WHAT YOU WILL DO: Return all lines from the listing below in which the string "follow" occurs.

SOURCE RECORDS:
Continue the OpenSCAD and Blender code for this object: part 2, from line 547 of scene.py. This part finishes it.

==

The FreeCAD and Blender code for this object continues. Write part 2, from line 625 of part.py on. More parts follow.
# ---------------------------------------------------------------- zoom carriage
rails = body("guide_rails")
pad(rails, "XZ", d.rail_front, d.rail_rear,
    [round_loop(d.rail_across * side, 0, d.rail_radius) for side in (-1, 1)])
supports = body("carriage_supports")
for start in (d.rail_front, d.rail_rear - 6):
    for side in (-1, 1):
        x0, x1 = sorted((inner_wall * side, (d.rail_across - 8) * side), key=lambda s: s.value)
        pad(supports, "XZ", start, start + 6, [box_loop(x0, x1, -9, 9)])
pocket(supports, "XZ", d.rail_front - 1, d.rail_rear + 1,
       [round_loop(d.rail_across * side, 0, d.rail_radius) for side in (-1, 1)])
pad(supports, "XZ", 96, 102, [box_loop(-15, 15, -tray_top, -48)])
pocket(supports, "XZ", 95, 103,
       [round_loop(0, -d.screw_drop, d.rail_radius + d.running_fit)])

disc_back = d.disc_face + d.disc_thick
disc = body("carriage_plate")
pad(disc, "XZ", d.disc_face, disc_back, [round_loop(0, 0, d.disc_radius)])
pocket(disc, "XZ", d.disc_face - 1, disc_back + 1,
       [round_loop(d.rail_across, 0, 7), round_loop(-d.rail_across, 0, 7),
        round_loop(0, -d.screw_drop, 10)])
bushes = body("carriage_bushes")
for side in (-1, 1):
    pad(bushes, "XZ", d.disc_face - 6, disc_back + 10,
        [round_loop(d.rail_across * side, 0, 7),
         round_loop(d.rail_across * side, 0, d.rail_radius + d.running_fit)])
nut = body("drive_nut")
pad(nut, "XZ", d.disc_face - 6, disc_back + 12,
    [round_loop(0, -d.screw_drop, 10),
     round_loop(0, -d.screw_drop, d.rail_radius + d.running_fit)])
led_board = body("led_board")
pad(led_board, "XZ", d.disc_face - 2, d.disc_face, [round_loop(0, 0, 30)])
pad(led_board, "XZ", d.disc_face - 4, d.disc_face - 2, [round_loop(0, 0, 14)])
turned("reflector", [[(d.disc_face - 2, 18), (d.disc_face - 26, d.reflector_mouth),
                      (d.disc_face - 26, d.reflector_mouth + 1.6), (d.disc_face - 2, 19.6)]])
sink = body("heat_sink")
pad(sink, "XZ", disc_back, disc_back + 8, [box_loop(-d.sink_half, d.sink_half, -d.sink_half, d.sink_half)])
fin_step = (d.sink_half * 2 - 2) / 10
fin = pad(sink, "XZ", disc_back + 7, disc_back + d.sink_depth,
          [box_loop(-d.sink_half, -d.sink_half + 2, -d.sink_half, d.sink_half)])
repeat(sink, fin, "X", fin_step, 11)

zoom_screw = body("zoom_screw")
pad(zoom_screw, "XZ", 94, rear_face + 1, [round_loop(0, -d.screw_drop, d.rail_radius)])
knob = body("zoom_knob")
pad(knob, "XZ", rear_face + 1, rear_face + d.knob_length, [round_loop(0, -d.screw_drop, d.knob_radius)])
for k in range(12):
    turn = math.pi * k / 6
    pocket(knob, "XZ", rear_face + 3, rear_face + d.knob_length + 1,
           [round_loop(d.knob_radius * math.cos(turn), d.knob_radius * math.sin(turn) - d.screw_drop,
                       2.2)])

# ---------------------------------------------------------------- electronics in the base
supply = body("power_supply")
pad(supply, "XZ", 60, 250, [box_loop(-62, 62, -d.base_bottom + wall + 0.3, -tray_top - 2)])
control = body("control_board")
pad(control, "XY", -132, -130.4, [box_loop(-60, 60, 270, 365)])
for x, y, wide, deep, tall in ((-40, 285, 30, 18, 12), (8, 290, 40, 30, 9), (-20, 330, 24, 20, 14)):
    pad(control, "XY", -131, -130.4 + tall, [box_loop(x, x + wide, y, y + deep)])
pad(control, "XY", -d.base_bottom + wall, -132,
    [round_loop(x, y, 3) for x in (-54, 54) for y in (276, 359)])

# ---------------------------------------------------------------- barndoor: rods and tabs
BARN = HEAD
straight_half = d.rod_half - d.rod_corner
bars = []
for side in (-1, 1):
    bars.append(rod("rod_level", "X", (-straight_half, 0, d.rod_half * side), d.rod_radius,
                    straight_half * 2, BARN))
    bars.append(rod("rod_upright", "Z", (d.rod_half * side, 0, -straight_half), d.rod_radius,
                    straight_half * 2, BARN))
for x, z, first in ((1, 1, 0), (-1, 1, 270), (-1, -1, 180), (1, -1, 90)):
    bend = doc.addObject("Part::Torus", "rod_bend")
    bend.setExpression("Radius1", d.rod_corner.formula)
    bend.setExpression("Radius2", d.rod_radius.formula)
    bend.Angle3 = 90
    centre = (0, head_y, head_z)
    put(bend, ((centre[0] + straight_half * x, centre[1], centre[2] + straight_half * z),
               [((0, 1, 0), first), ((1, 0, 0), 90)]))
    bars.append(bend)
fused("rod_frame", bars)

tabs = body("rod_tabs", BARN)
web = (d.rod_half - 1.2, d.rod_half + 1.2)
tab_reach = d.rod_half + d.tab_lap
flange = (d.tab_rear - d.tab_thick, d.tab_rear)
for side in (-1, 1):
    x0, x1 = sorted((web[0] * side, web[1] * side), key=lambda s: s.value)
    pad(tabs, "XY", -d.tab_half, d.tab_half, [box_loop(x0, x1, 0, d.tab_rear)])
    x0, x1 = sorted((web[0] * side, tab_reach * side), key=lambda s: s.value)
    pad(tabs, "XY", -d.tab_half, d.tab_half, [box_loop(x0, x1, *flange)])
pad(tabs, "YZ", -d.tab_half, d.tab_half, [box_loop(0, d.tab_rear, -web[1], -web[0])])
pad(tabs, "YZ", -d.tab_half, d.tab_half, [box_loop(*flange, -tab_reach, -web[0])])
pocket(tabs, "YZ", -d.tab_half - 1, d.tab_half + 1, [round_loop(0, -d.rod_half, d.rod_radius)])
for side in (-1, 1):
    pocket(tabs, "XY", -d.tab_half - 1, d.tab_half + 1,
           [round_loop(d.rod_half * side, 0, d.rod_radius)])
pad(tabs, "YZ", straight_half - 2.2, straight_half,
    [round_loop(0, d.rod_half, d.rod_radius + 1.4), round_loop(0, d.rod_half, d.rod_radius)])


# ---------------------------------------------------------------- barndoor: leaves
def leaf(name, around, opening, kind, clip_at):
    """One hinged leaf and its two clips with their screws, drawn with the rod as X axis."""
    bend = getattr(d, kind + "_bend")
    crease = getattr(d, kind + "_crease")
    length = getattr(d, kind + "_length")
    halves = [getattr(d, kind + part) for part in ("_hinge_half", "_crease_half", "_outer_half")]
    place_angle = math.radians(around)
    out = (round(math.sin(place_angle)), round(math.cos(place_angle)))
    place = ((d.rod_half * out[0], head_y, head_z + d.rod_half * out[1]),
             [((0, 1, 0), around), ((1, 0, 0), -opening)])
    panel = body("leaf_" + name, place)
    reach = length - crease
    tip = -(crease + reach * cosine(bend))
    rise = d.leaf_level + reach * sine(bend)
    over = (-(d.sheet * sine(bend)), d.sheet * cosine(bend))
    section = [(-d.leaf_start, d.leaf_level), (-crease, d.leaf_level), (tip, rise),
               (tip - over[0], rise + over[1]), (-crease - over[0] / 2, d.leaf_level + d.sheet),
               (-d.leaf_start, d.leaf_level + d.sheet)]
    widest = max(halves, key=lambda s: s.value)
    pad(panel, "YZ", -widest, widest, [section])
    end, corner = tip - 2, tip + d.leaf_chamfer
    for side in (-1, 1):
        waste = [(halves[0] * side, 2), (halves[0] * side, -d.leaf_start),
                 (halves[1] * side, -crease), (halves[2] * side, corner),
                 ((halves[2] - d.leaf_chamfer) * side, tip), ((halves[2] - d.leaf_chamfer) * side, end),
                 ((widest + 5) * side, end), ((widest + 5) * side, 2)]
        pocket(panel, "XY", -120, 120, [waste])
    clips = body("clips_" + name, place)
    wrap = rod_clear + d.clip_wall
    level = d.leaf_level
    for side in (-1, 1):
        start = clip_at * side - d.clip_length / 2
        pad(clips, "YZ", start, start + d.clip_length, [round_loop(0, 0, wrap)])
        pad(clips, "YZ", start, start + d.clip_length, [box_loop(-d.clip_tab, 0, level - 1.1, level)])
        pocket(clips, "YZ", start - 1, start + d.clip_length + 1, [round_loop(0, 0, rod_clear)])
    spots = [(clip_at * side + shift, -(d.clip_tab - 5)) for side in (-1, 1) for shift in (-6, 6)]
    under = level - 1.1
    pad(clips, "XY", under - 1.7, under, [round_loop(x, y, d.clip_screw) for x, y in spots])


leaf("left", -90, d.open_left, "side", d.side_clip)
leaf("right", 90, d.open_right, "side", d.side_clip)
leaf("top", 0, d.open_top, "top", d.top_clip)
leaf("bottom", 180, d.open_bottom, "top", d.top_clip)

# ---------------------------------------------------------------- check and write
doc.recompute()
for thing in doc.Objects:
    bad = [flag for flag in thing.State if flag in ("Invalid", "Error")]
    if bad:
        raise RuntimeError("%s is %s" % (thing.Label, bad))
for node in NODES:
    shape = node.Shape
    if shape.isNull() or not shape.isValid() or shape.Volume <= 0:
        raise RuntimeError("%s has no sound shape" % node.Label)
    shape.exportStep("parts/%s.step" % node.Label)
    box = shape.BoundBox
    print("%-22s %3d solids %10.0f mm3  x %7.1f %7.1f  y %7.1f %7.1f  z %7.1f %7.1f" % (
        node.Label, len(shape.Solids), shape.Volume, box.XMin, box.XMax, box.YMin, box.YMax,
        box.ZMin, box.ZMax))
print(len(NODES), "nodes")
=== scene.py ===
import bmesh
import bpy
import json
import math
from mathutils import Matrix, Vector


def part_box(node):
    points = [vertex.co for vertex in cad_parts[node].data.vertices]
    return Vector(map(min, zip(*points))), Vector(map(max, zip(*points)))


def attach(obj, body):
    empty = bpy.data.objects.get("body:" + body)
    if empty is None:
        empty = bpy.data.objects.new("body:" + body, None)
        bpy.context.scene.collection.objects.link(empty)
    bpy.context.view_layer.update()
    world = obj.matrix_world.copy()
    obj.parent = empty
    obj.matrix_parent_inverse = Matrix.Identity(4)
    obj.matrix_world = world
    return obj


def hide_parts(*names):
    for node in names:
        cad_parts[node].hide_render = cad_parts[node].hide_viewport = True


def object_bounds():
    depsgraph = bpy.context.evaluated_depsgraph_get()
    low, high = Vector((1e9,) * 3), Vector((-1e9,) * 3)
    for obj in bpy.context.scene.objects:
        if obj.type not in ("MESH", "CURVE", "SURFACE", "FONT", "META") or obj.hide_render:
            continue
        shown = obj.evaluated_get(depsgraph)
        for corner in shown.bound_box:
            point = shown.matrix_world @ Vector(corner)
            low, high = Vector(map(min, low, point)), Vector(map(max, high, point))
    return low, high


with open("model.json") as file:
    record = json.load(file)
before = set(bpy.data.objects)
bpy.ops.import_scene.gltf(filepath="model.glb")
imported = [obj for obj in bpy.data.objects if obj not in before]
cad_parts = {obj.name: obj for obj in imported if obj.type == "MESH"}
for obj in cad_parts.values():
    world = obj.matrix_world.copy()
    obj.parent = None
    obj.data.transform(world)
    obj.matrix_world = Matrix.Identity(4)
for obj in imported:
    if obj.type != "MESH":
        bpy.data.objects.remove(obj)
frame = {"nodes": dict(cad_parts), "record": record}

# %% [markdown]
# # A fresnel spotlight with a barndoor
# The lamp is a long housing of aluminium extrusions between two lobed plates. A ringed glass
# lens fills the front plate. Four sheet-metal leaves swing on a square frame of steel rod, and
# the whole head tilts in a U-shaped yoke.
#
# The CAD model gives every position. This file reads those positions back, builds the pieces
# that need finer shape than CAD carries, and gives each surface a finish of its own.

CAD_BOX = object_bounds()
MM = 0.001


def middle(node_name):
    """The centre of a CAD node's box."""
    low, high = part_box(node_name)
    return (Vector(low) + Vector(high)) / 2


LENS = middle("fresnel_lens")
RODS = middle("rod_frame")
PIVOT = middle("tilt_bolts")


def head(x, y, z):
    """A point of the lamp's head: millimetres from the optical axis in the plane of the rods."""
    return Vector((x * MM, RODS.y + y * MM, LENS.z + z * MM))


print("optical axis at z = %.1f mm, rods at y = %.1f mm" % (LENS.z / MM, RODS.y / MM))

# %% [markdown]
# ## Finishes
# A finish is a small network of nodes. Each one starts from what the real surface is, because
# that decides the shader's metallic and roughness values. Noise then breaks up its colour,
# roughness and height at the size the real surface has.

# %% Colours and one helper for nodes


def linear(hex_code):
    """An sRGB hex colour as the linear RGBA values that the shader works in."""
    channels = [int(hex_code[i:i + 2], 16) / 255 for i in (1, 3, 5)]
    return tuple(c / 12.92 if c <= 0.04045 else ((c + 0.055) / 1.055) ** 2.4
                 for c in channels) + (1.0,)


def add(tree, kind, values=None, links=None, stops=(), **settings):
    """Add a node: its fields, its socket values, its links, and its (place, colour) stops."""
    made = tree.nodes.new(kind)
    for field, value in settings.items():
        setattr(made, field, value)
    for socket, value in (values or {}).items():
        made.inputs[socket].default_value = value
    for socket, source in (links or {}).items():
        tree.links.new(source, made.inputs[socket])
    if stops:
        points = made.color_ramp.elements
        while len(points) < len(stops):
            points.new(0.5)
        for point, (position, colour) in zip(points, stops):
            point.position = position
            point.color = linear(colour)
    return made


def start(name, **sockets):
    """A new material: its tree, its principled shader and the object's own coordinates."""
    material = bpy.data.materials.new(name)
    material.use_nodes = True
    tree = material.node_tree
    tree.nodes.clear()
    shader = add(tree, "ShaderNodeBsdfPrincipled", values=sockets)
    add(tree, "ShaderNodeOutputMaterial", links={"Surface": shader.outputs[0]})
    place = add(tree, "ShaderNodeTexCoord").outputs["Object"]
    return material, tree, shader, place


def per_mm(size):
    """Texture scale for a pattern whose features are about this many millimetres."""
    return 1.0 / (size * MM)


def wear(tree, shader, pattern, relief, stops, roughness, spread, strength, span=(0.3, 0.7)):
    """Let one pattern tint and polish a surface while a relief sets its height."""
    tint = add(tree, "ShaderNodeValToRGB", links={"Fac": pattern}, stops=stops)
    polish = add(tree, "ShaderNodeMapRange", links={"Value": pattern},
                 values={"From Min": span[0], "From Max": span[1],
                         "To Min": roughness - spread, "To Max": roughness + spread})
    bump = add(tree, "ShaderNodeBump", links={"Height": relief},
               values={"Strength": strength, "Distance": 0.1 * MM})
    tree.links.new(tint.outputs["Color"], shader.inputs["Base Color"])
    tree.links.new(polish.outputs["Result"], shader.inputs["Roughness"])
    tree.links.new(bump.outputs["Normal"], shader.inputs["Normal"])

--

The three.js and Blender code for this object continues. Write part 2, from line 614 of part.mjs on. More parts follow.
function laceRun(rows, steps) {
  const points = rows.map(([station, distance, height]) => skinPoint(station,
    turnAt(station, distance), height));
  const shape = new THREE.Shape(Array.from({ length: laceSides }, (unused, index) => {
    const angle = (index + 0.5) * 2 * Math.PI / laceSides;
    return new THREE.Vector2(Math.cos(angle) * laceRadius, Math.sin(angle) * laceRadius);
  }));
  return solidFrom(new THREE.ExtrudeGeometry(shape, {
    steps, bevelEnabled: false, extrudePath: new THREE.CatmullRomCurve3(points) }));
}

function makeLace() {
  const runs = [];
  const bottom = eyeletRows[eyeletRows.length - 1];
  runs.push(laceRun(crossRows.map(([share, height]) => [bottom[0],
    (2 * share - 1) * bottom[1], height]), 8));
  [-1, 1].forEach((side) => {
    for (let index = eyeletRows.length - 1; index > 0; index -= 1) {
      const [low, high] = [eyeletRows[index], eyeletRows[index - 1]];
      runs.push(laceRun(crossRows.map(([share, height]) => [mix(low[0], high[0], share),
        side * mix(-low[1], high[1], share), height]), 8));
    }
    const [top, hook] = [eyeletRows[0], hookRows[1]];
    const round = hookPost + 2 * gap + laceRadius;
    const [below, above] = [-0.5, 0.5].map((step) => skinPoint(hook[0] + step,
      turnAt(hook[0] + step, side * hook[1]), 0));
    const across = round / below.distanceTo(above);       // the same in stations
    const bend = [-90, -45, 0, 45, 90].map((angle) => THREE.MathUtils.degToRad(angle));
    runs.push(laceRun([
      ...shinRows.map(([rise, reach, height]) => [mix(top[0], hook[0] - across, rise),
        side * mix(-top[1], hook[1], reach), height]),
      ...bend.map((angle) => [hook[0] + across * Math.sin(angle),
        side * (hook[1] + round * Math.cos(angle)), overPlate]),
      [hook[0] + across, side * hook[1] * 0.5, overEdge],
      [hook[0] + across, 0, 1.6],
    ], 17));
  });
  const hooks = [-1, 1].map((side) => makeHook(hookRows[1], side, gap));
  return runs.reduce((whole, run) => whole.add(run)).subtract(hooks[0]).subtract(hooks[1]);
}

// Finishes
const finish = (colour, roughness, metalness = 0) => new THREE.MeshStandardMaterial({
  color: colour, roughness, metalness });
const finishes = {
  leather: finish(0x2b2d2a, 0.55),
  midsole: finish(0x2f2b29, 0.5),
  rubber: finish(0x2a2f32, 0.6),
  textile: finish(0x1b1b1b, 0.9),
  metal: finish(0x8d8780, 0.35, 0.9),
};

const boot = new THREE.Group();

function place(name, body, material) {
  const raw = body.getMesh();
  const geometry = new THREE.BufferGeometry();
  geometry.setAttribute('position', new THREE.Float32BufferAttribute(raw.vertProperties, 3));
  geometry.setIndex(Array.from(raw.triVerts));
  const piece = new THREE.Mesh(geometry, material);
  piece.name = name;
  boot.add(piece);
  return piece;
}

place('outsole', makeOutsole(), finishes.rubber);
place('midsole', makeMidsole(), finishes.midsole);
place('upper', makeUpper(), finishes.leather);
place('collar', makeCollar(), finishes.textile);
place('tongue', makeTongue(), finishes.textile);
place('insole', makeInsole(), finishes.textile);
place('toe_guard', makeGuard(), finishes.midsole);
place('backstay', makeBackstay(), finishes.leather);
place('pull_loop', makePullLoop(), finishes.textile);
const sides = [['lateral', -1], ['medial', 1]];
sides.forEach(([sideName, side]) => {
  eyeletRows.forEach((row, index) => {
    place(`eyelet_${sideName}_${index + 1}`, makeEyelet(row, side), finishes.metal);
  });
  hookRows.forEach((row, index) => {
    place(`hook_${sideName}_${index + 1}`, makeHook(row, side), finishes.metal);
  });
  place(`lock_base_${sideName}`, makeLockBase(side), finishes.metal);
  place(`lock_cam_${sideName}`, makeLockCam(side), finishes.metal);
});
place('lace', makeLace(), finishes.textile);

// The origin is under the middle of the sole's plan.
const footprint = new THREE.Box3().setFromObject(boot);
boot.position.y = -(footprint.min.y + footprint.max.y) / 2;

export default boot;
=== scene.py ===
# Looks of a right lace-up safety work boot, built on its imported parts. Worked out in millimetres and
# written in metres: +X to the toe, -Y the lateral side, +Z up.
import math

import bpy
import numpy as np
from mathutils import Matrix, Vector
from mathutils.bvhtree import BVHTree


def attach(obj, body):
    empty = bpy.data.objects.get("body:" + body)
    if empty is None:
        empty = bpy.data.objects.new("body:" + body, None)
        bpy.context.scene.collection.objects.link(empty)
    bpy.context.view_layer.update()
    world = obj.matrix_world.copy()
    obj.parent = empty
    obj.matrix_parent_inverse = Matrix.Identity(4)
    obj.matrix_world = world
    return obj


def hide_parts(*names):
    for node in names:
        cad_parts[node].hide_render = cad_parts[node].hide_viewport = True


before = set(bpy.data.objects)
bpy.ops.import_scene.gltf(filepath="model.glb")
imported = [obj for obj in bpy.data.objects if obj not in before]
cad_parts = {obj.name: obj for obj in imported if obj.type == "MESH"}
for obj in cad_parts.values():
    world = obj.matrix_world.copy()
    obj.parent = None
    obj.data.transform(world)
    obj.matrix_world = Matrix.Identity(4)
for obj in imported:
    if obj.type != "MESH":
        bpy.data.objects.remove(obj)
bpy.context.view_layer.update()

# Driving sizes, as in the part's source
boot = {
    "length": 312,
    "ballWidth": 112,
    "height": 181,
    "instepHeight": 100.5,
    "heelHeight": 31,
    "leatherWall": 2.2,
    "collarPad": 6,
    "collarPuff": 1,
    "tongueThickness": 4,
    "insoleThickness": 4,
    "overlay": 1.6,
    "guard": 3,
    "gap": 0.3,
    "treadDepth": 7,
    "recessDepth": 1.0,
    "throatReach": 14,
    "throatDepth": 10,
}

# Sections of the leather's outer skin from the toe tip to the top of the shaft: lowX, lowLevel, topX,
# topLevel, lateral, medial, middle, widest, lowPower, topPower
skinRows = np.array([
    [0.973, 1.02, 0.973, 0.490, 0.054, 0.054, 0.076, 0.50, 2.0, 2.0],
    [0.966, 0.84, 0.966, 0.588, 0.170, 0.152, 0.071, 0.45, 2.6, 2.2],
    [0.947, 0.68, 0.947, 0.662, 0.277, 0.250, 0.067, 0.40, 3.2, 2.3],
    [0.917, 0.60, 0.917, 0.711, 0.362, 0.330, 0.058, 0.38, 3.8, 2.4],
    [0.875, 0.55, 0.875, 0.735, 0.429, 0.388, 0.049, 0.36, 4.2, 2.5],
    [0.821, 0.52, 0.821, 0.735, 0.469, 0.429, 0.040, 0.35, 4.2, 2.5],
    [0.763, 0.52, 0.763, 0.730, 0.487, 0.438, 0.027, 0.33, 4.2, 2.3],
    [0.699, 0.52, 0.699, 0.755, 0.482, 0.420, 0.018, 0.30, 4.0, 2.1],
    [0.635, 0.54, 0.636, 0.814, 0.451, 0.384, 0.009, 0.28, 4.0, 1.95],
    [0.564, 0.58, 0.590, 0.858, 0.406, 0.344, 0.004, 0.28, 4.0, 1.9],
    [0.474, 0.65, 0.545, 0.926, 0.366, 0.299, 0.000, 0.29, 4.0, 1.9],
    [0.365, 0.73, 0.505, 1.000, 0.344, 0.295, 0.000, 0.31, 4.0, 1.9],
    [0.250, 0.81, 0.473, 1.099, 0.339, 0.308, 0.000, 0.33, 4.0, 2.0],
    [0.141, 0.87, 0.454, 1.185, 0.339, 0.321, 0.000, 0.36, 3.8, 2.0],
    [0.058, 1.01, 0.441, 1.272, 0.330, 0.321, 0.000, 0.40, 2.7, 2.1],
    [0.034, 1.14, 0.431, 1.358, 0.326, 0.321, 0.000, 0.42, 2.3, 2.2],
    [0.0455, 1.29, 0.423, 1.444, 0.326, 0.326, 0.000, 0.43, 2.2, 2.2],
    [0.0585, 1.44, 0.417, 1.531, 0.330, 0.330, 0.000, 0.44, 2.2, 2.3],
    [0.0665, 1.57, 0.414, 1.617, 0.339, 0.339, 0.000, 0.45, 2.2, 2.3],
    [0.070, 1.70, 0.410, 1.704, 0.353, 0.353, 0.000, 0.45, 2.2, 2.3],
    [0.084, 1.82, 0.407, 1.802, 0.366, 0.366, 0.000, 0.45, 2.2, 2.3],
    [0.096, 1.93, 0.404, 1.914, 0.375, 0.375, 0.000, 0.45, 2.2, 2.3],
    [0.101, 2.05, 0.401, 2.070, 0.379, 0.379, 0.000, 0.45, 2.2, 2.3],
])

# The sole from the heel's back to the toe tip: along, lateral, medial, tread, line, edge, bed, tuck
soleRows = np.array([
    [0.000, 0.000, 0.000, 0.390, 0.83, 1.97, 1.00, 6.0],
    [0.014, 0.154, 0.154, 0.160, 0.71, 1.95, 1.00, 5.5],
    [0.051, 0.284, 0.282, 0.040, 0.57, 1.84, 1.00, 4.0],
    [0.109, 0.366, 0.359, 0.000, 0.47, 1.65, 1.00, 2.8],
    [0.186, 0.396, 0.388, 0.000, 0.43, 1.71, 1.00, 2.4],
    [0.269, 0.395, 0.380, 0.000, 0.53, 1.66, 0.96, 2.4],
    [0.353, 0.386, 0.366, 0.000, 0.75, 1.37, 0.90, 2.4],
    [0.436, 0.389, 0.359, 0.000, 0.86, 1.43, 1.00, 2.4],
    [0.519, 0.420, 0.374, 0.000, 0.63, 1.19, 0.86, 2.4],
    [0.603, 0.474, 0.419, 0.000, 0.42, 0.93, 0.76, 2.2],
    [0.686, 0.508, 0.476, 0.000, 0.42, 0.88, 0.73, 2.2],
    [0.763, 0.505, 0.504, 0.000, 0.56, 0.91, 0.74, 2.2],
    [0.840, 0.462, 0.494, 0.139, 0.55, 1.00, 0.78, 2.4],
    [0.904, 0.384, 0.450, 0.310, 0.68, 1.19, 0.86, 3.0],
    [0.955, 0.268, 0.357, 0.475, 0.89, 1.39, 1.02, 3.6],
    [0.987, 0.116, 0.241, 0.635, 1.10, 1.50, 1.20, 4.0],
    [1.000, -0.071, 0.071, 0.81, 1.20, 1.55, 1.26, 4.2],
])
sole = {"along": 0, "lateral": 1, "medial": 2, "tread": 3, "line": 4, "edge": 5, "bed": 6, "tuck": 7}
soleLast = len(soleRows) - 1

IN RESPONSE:
The FreeCAD and Blender code for this object continues. Write part 2, from line 625 of part.py on. More parts follow.
The three.js and Blender code for this object continues. Write part 2, from line 614 of part.mjs on. More parts follow.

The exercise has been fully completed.